Abdi'l-Berr ise der ki: el-Bera'nın hadisini delil diye gösterenler, aynı hadis
üzerinde düşünecek olurlarsa, onu hiç de delil göstermezler. Çünkü hadisin
muhtevasında Yüce Allah'ın: ''Eğer size şu verilirse onu alın, şayet o
verilmezse sakının" (el-Maide, 41) buyruğunun açıklanması vardır. Söylemek
istedikleri şudur: Şayet sizlere celde vurmak ve yüzü kömürle karartmak
şeklinde fetva verirse onu kabul edin. Eğer recmetme fetvasını verecek olursa
ondan sakının. İşte bu, yahudilerin Hz. Peygamberi hakem tayin ettiklerine,
hükmüne başvurduklarına bir delildir. Bu da gerek İbn Ömer'in rivayet ettiği
hadisten, gerekse diğerlerinden gayet açık bir şekilde görülmektedir.
Birisi kalkıp: İbn
Ömer'in hadisinde zina eden iki kişi Rasulullah (s.a.v.)'ın hükmüne
başvurmadıkları gibi, onun hükmüne de razı olmuş değillerdir diyecek olursa,
ona şöyle cevap verilir: Zina edenin haddi, hakimin uygulamakla yükümlü olduğu,
Yüce Allah'ın haklarından bir haktır. Bilindiği gibi, yahudilerin aralarında
hüküm veren ve üzerlerine hadleri ikame eden bir hakimleri vardı. İşte
Resulullah (s.a.v.)'ın hükmüne başvuran da odur. Doğrusunu en iyi bilen
Allah'tır.
Yüce Allah'ın:
"Eğer hükmedersen, aralarında adaletle hükmet" buyruğuna gelince,
Nesai, İbn Abbas'tan şöyle dediğini rivayet etmektedir: Kurayzaoğulları ile,
Nadiroğulları diye iki yahudi kabilesi vardı. Nadiroğulları Kurayzaoğullarından
daha üstün kabul edilirdi. Bundan dolayı Kurayzaoğullarından bir kişi,
Nadiroğullarından birisini öldürecek olursa, ona karşılık Kurayzalı
öldürülürdü. Şayet Nadiroğullarından birisi Kurayzaoğullarından birisini
öldürecek olsaydı, buna karşılık yüz vesk (altmış sa' eder) hurma diyet öderdi.

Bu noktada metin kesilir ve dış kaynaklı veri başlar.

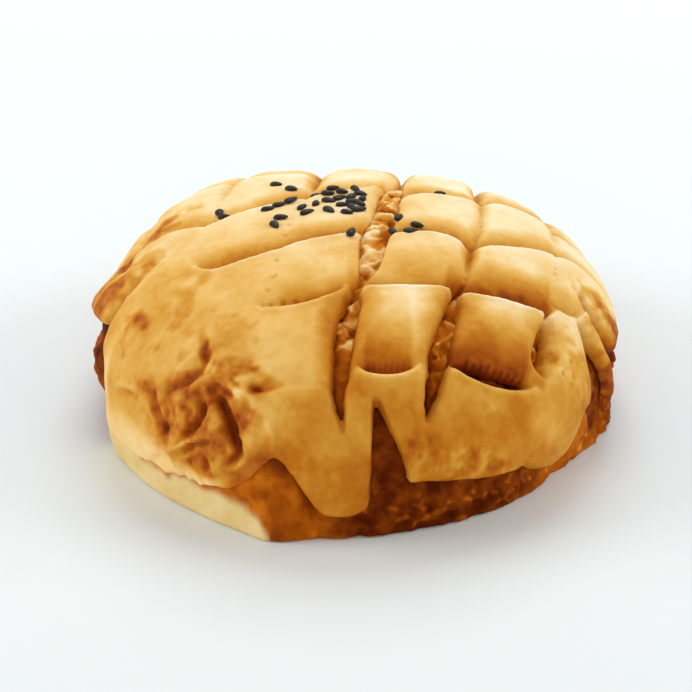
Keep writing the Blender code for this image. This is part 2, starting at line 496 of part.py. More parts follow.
def build_cutter(name, line, widen):
    """Wedge-sided bar that follows a score line through the crust."""
    rows = np.array([r for r in smooth_line(line) if r[3] > 0.15])
    p, q, half = rows[:, 0], rows[:, 1], rows[:, 3]
    along = np.append(0.0, np.cumsum(np.hypot(np.diff(p), np.diff(q))))
    at = np.linspace(0.0, along[-1], max(3, int(along[-1] / 2.2)))
    p, q, half = (np.interp(at, along, a) for a in (p, q, half))
    tp, tq = np.gradient(p), np.gradient(q)
    size = np.hypot(tp, tq)
    np_, nq_ = -tq / size, tp / size
    verts = []
    for lift, scale in ((3.0, 1.25), (-1.0, 1.0), (-6.5, 0.95)):
        for sign in (1.0, -1.0):
            sp = p + sign * np_ * half * scale * widen
            sq = q + sign * nq_ * half * scale * widen
            verts.append(place(np.arctan2(sq, sp), np.hypot(sp, sq), 0.0 * sp + lift))
    count = len(at)
    loop = [0, 2, 4, 5, 3, 1]
    faces = []
    for k in range(count - 1):
        for a, b in zip(loop, loop[1:] + loop[:1]):
            faces.append((a * count + k, b * count + k, b * count + k + 1, a * count + k + 1))
    faces.append(tuple(a * count for a in loop)[::-1])
    faces.append(tuple(a * count + count - 1 for a in loop))
    return solid(name, np.vstack(verts), faces, None, 0.5)


def build_seed(name, p, q, heading):
    """Teardrop seed lying on the crust, half sunk: five sides, three rings."""
    azimuth = np.array([math.atan2(q, p)])
    run = np.array([math.hypot(p, q)])
    top = crust_top(azimuth, run)
    spot = place(azimuth, run, top + 0.16 * SEED_HIGH)[0]
    above = place(azimuth, run, top + 2.0)[0]
    up = (above - spot) / np.linalg.norm(above - spot)
    turn = math.radians(heading)
    ahead = np.array([math.cos(turn), math.sin(turn), 0.0])
    ahead = ahead - up * float(np.dot(ahead, up))
    ahead = ahead / np.linalg.norm(ahead)
    across = np.cross(up, ahead)
    verts = [spot - ahead * SEED_LONG / 2]
    for share, fat in ((-0.55, 0.62), (0.05, 1.0), (0.62, 0.72)):
        for k in range(5):
            angle = 2 * math.pi * k / 5 + 0.3
            verts.append(spot + ahead * share * SEED_LONG / 2
                         + across * math.cos(angle) * fat * SEED_WIDE / 2
                         + up * math.sin(angle) * fat * SEED_HIGH / 2)
    verts.append(spot + ahead * SEED_LONG / 2)
    faces = [(0, 1 + (k + 1) % 5, 1 + k) for k in range(5)]
    for ring in (1, 6):
        for k in range(5):
            n = (k + 1) % 5
            faces.append((ring + k, ring + n, ring + 5 + n, ring + 5 + k))
    faces += [(16, 11 + k, 11 + (k + 1) % 5) for k in range(5)]
    return solid(name, np.array(verts), faces, None, 0.5)


def apply_modifiers(obj):
    shape = obj.evaluated_get(bpy.context.evaluated_depsgraph_get())
    mesh = bpy.data.meshes.new_from_object(shape)
    obj.modifiers.clear()
    obj.data = mesh


def thin_out(obj, budget):
    count = sum(len(face.vertices) - 2 for face in obj.data.polygons)
    step = obj.modifiers.new("thin_out", "DECIMATE")
    step.ratio = min(1.0, budget / count)
    apply_modifiers(obj)


def flatten_base(obj):
    """The underside lies exactly in the plane of the floor."""
    for vertex in obj.data.vertices:
        if vertex.co.z < 0.3 * MM:
            vertex.co.z = 0.0


def keep_largest(obj):
    """Loose crumbs of skin cut free between scores are dropped."""
    bm = bmesh.new()
    bm.from_mesh(obj.data)
    bm.faces.ensure_lookup_table()
    seen = set()
    groups = []
    for face in bm.faces:
        if face in seen:
            continue
        seen.add(face)
        group = [face]
        for item in group:
            for edge in item.edges:
                for other in edge.link_faces:
                    if other not in seen:
                        seen.add(other)
                        group.append(other)
        groups.append(group)
    groups.sort(key=len)
    for group in groups[:-1]:
        bmesh.ops.delete(bm, geom=group, context="FACES")
    bmesh.ops.triangulate(bm, faces=bm.faces[:])
    bm.to_mesh(obj.data)
    bm.free()


clear_scene()
bread = build_bread()
crust = build_crust()

cutters = []
for number, line in enumerate(LONG + CROSS + [WEDGE]):
    if max(row[3] for row in line) > 0.35:
        cutters.append(build_cutter("cut_%02d" % number, line, 1.0))
for cutter in cutters:
    cut = crust.modifiers.new(cutter.name, "BOOLEAN")
    cut.operation = "DIFFERENCE"
    cut.solver = "MANIFOLD"
    cut.object = cutter
apply_modifiers(crust)
for cutter in cutters:
    bpy.data.objects.remove(cutter, do_unlink=True)
keep_largest(crust)

thin_out(crust, CRUST_TRIS)
thin_out(bread, BREAD_TRIS)
flatten_base(bread)

seed_group = bpy.data.collections.new("sesame")
bpy.context.scene.collection.children.link(seed_group)
for number, (p, q, heading) in enumerate(SEEDS):
    seed = build_seed("sesame_%02d" % number, p, q, heading)
    bpy.context.scene.collection.objects.unlink(seed)
    seed_group.objects.link(seed)
join = crust.modifiers.new("sesame", "BOOLEAN")
join.operation = "UNION"
join.solver = "EXACT"
join.operand_type = "COLLECTION"
join.collection = seed_group
apply_modifiers(crust)
for seed in list(seed_group.objects):
    bpy.data.objects.remove(seed, do_unlink=True)
bpy.data.collections.remove(seed_group)
keep_largest(crust)

for obj in (bread, crust):
    for face in obj.data.polygons:
        face.use_smooth = True
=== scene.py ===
import bpy
import math
from itertools import product
import numpy as np
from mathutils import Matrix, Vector


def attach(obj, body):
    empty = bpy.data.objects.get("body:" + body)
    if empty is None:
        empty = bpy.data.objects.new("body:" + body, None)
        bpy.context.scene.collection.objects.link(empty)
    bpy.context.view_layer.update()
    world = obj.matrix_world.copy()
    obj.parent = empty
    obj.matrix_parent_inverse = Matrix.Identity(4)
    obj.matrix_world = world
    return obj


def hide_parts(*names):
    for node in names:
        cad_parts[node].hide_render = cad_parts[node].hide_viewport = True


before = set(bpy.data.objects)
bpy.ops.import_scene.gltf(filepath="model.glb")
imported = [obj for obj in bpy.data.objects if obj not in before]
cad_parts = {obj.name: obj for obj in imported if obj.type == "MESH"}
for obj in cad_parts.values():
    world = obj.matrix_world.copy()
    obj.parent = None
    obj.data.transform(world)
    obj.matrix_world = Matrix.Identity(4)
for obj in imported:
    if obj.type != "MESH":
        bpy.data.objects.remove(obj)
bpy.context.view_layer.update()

# A pineapple bun: a round bread bun baked under a scored cookie-dough crust with
# black sesame seeds.  Shapes are worked out in millimetres and handed to Blender
# in metres.  The bun stands on z = 0 and its open cuts face -Y.
MM = 0.001

# ---- sizes of the bun, in millimetres ---------------------------------------
RADIUS = 55.3          # widest half-breadth of the dome
WIDEST = 14.7          # height of that level
RISE = 26.9            # dome above it
ROUNDNESS = 2.05       # superellipse exponent of the upper profile
FOOT_ROUND = 0.9       # rounding between side and flat underside
FOOT_BEND = 1.35       # how soon the side turns towards the foot
SKIN = 4.3             # crust thickness on top
SKIN_LOW = 2.3         # crust thickness near its lower edge
GAP = 0.5              # clearance between crust and bread
PLATE_SWELL = 0.7      # how far the middle of a plate stands over the dome
WEB = 0.9              # least crust left under a crease
LIP = 1.9              # rounding of the crust's lower edge
LIP_PALE = 0.6         # the same, where the crust meets the pale side
CUT_LIP = 1.2          # rounding of the crust along an open cut
UNDER_LIP = 0.35       # rounding of the crust's inner edge
ROLL_FAR = 8.0         # shoulder of a cross score on its far side
ROLL_NEAR = 1.5        # shoulder of a cross score on its near side
ROLL_LONG = 3.0        # shoulder of a long score that has opened, either side
ROLL_SHUT = 4.6        # shoulder of a long score that has stayed shut
ROLL_WEDGE = 1.5       # shoulder of the wedge
OPENED = 0.1           # half-width from which a score's shoulders are those of a cut
CUT_THROUGH = 0.12     # half-width from which a score goes right through the crust
NEAR_LIP = 0.45        # height of the lip on the near side of a cross score
LIP_OUT = 1.1          # how far the lip stands back from the score
LIP_WIDE = 0.75        # half-breadth of the lip
FRAY_LONG = 0.8        # how far a long cut's browned edge reaches
FRAY_CROSS = 0.6       # the same, for a cross score
HEAP_LONG = 1.1        # how far torn bread spreads under the edge of a long cut
HEAP_CROSS = 0.6       # the same, for a cross score
SMOOTH_WEDGE = 0.25    # raggedness of the wedge, as a share of the other cuts'
SIDE_FROM = 48.0       # where the top of the dome turns into its side, from the apex
SIDE_DROP = 0.30       # how much lower the crust lies from there on
FOLD_DEPTH = 1.15      # depth of a fold, as a share of what its rows give
CRAG_HEIGHT = 0.8      # height of the crags in the crumple
DEEP_SCORE = 2.4       # depth of a score that is browned in full
WIDE_CUT = 0.8         # half-width of a cut that is torn and browned in full

VOXEL = 0.46    # grid on which the solids are worked out
MAP_STEP = 0.3         # spacing of the points in the peeled maps
MAP_REACH = 88.0       # how far the maps reach from the apex
LINE_REACH = 11.0      # how far a line's own values are worked out round it
NO_CUT = 9.0           # stands in the map of cuts for no cut near here
FAR = 99.0             # stands for a long way off

# radius of the foot on the floor, (azimuth deg, mm)
FOOT = [(-180, 53), (-172, 51.6), (-165, 51.6), (-159, 53.4), (-153, 55), (-147, 55.6), (-139, 55.9),
        (-125, 56.6), (-114, 58), (-107, 59.5), (-103, 58.6), (-97, 57.2), (-88, 56.2), (-75, 55.2),
        (-58, 54.6), (-48, 53.8), (-40, 52.8), (-28, 53.4), (-18, 56.4), (-8, 55.2), (0, 53.8),
        (60, 54.2), (120, 54.4), (150, 54), (180, 53)]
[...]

Rasulullah (s.a.v.) peygamber olarak gönderildikten sonra (Medine'ye hicretten
sonra) Nadiroğullarından birisi, Kurayzaoğullarından birisini öldürdü. Bunun
üzerine (Kurayzaoğulları): Onu öldürelim diye bize teslim ediniz, dediler. Bu
sefer (Nadiroğulları): Bizimle sizin aranızda Peygamber (s.a.v.) hakemlik etsin
deyince, şu: "Eğer hükmedersen aralarında adaletle hükmet" yani, cana
karşılık can hükmünü ver ayeti ile: "Onlar hala cahiliyye (devrinin)
hükmünü mü istiyorlar!" (el-Maide, 50) ayeti nazil oldu.